L’indignité facultative
L’article 727 du Code civil énumère plusieurs cas où l’indignité peut être prononcée par le tribunal judiciaire :
- Condamnation pour coups et blessures volontaires ou torture ayant entraîné la mort du défunt sans intention de la donner
- Condamnation pour témoignage mensonger contre le défunt dans une procédure criminelle
- Abstention volontaire de prévenir ou d’empêcher un crime contre le défunt
- Dénonciation calomnieuse contre le défunt pour crime ou délit
La loi du 24 août 2021 a ajouté à cette liste les condamnations pour abandon de famille, défaut de paiement de pension alimentaire ou violation des obligations familiales lorsque le défunt était le créancier de ces obligations.

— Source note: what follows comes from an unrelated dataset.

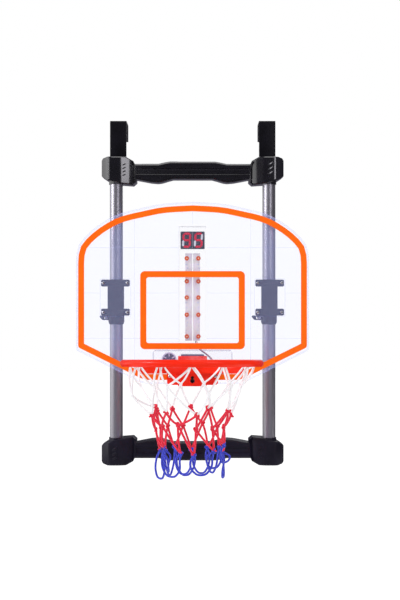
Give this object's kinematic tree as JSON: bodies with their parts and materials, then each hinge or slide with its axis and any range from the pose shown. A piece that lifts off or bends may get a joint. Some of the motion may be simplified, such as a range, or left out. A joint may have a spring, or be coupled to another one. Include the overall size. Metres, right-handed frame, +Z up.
{
  "type": "over-the-door basketball hoop",
  "caption": "Over-the-door basketball hoop with a clear backboard, a moulded rim, a three-colour net and an electronic scoreboard on a steel tube frame.",
  "frame": {"origin": "centre of the foam pad behind the top bar, on the face of the door", "axes": "+X to the viewer's right, +Y into the door, +Z up along the poles"},
  "size_m": [0.5, 0.409, 0.7525],
  "materials": {
    "moulded_black": "satin moulded, soft highlights",
    "cover_black": "fine grained",
    "foam": "closed-cell foam, matt",
    "strap_black": "powder coated",
    "pole_steel": "plated, smooth, faintly lilac",
    "clear_plastic": "clear, polished",
    "orange_print": "flat orange print",
    "bracket_black": "satin moulded",
    "zinc_steel": "zinc plated",
    "display_window": "dark smoked, faintly glossy",
    "lamp_board": "grey laminate with orange lamp rings",
    "circuit_board": "green laminate",
    "battery": "plain wrapped can",
    "speaker_frame": "satin moulded",
    "magnet": "dull sintered",
    "wire_red": "smooth sleeve",
    "wire_black": "smooth sleeve",
    "rim_orange": "moulded, soft gloss",
    "sensor_window": "dark, polished",
    "net_white": "braided cord",
    "net_red": "braided cord",
    "net_blue": "braided cord"
  },
  "bodies": {
    "door_frame": {"top_bar": "moulded_black", "top_bar_cover": "cover_black", "top_bar_pad": "foam", "bottom_bar": "moulded_black", "bottom_bar_cover": "cover_black", "bottom_bar_pad": "foam", "hook_left": "strap_black", "hook_right": "strap_black", "hook_liner_left": "foam", "hook_liner_right": "foam", "pole_left": "pole_steel", "pole_right": "pole_steel"},
    "board_carriage": {"backboard": "clear_plastic", "border_stripe": "orange_print", "target_square": "orange_print", "board_bracket_left": "bracket_black", "board_bracket_right": "bracket_black", "bracket_screw_1": "zinc_steel", "bracket_screw_2": "zinc_steel", "bracket_screw_3": "zinc_steel", "bracket_screw_4": "zinc_steel", "bracket_screw_5": "zinc_steel", "bracket_screw_6": "zinc_steel", "bracket_screw_7": "zinc_steel", "bracket_screw_8": "zinc_steel", "score_housing": "clear_plastic", "score_display": "display_window", "lamp_board_left": "lamp_board", "lamp_board_right": "lamp_board", "electronics_case": "clear_plastic", "battery_1": "battery", "battery_2": "battery", "battery_3": "battery", "speaker_frame": "speaker_frame", "speaker_magnet": "magnet", "main_circuit_board": "circuit_board", "signal_wire_red": "wire_red", "signal_wire_black": "wire_black", "rim": "rim_orange", "sensor_window": "sensor_window", "sensor_board": "circuit_board", "rim_bolt_left": "zinc_steel", "rim_bolt_right": "zinc_steel", "rim_nut_left": "zinc_steel", "rim_nut_right": "zinc_steel", "net_white": "net_white", "net_red": "net_red", "net_blue": "net_blue"},
    "collar_left": {"clamp_collar_left": "bracket_black", "clamp_bolt_left": "zinc_steel"},
    "lever_left": {"clamp_lever_left": "bracket_black"},
    "collar_right": {"clamp_collar_right": "bracket_black", "clamp_bolt_right": "zinc_steel"},
    "lever_right": {"clamp_lever_right": "bracket_black"},
    "switch": {"power_switch": "moulded_black"},
    "battery_lid": {"battery_door": "clear_plastic"}
  },
  "joints": [
    {"name": "board_slide", "type": "slide", "parent": "door_frame", "child": "board_carriage", "axis": [0, 0, 1], "range_m": [-0.1, 0.03]},
    {"name": "collar_slide_left", "type": "slide", "parent": "door_frame", "child": "collar_left", "axis": [0, 0, 1], "range_m": [-0.1, 0.03]},
    {"name": "collar_slide_right", "type": "slide", "parent": "door_frame", "child": "collar_right", "axis": [0, 0, 1], "range_m": [-0.1, 0.03]},
    {"name": "lever_hinge_left", "type": "hinge", "parent": "collar_left", "child": "lever_left", "pos_m": [-0.1873, -0.0207, -0.31685], "axis": [0, 0, -1], "range_deg": [0, 100]},
    {"name": "lever_hinge_right", "type": "hinge", "parent": "collar_right", "child": "lever_right", "pos_m": [0.1447, -0.0207, -0.31685], "axis": [0, 0, -1], "range_deg": [0, 100]},
    {"name": "switch_slide", "type": "slide", "parent": "board_carriage", "child": "switch", "axis": [1, 0, 0], "range_m": [0, 0.003]},
    {"name": "battery_lid_slide", "type": "slide", "parent": "board_carriage", "child": "battery_lid", "axis": [0, 1, 0], "range_m": [0, 0.012]}
  ],
  "couplings": [
    {"joint": "collar_slide_left", "follows": "board_slide", "ratio": 1},
    {"joint": "collar_slide_right", "follows": "board_slide", "ratio": 1}
  ]
}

L’indignité facultative nécessite une action en justice intentée par un cohéritier dans les six mois suivant le décès ou la condamnation définitive si elle est postérieure. La jurisprudence exige une interprétation stricte de ces dispositions, comme le rappelle un arrêt de la première chambre civile du 9 janvier 2019, refusant l’indignité pour des faits non expressément visés par les textes.
Au-delà de l’indignité, d’autres sanctions civiles peuvent aboutir à l’écartement d’un héritier réservataire :
Le recel successoral, défini à l’article 778 du Code civil, sanctionne l’héritier qui a intentionnellement dissimulé l’existence d’un bien ou d’un cohéritier, ou encore détourné des biens successoraux. La sanction est sévère : le receleur est privé de tout droit sur les biens recelés et doit les restituer. Toutefois, cette sanction n’affecte pas sa qualité d’héritier réservataire pour le reste de la succession. Un arrêt de la première chambre civile du 15 juin 2017 a précisé que « le recel successoral n’entraîne pas la déchéance des droits réservataires de l’héritier sur les biens non recelés ».
L’abus de faiblesse commis par un héritier à l’encontre du défunt peut entraîner l’annulation des actes obtenus frauduleusement, mais ne prive pas l’auteur de sa qualité d’héritier réservataire. Néanmoins, ces comportements peuvent parfois être requalifiés en cas d’indignité facultative, notamment sous l’angle des violences volontaires.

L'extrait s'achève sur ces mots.